Linden Hills
- Author: Gloria Naylor
- Language: English
- Published: 1985
- Publication place: United States
- Media type: Print
- ISBN: 0-14-008829-6
- Preceded by: The Women of Brewster Place
- Followed by: The Meanings of a Word

= Linden Hills (novel) =

1985 novel by Gloria Naylor

Linden Hills is a novel written by Gloria Naylor, originally published in 1985. Naylor bases her allegory on Dante's Inferno. The narrative is written from a third-person omniscient perspective, detailing different characters based on different traits that correspond with the different rings of Dante's interpretation of Hell. The novel is a revision of Naylor's Yale master’s thesis.

==Plot summary==
Naylor begins her narrative by detailing the family history of Luther Nedeed, real estate purveyor of the Linden Hills neighborhood. Naylor exposes the American dream as nightmare, through the lens of race and class, by unraveling the dark secrets of Tupelo Drive.

== Reception ==
Critical reception has been positive.

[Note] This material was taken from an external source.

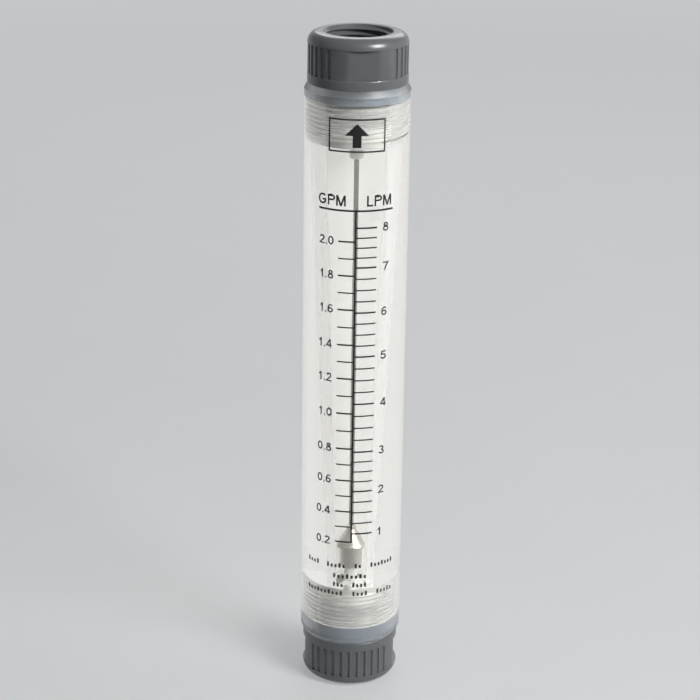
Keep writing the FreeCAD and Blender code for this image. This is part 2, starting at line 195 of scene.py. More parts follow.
def finish_mesh(name, vertices, faces, face_materials):
    """Mesh object from millimetre points, doubled points merged, sharp edges kept sharp."""
    mesh = bpy.data.meshes.new(name)
    mesh.from_pydata([tuple(point) for point in np.asarray(vertices) * MM], [], faces)
    mesh.polygons.foreach_set("material_index", face_materials)
    edit = bmesh.new()
    edit.from_mesh(mesh)
    bmesh.ops.remove_doubles(edit, verts=edit.verts, dist=MERGE_M)
    bmesh.ops.dissolve_degenerate(edit, edges=edit.edges, dist=MERGE_M)
    edit.to_mesh(mesh)
    edit.free()
    mesh.polygons.foreach_set("use_smooth", [True] * len(mesh.polygons))
    mesh.set_sharp_from_angle(angle=SHARP_EDGE)
    mesh.update()
    return link_object(name, mesh)


def link_object(name, mesh):
    thing = bpy.data.objects.new(name, mesh)
    bpy.context.scene.collection.objects.link(thing)
    return thing


class Turning:
    """A closed turned piece: rows of points round the Z axis, in order along its outline.

    Rows go up the outside and down the inside.  A row's radius may change with the angle,
    and a screw thread's rows follow its helix, so they meet a later row after one turn.
    """

    def __init__(self, angles):
        self.angles = np.asarray(angles)
        self.radii, self.heights, self.meets, self.materials = [], [], [], []

    def row(self, radius, height, material=0):
        """One row.  The material is that of the faces from this row to the next one."""
        count = len(self.angles)
        self.meets.append(len(self.radii))
        self.radii.append(np.broadcast_to(radius, count).astype(float))
        self.heights.append(np.broadcast_to(height, count).astype(float))
        self.materials.append(material)

    def thread(self, start, end, pitch, profile, limit, material=0):
        """Right-hand thread from one height to another.  The profile is (share of pitch, radius)."""
        low, high = min(start, end), max(start, end)
        shares = [share for share, _ in profile]
        starts, turn = [], 0
        while not starts or starts[-1] < high:
            starts.extend(low + (turn - 1 + share) * pitch for share in shares)
            turn += 1
        around = (self.angles - self.angles[0]) / (2 * math.pi)
        last = len(starts) - 1
        order = range(last + 1) if end > start else range(last, -1, -1)
        base = len(self.radii)
        for index in order:
            height = np.clip(starts[index] + pitch * around, low, high)
            phase = np.mod((height - low) / pitch - around, 1.0)
            radius = np.interp(phase, shares + [1.0], [r for _, r in profile] + [profile[0][1]])
            self.row(limit(radius, height), height, material)
            met = min(index + len(shares), last)
            self.meets[-1] = base + (met if end > start else last - met)

    def build(self, name):
        radii, heights = np.array(self.radii), np.array(self.heights)
        rows, columns = radii.shape
        points = np.stack((radii * np.cos(self.angles), radii * np.sin(self.angles), heights), axis=-1)
        faces, materials = [], []
        for row in range(rows):
            after = (row + 1) % rows
            for column in range(columns):
                beside = column + 1
                near, far = row, after
                if beside == columns:
                    beside, near, far = 0, self.meets[row], self.meets[after]
                faces.append((row * columns + column, near * columns + beside,
                              far * columns + beside, after * columns + column))
                materials.append(self.materials[row])
        return finish_mesh(name, points.reshape(-1, 3), faces, materials)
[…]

The New York Times wrote a mostly favorable review for the work, stating "Its flaws notwithstanding, the novel's ominous atmosphere and inspired set pieces - such as the minister's drunken fundamentalist sermon before an incredulous Hills congregation - make it a fascinating departure for Miss Naylor, as well as a provocative, iconoclastic novel about a seldom-addressed subject." Publishers Weekly was more critical, stating that the "narrative seems constructed and contrived rather than animated by the inner energy that distinguished Naylor's previous work. The novel as a whole is cold and preachy.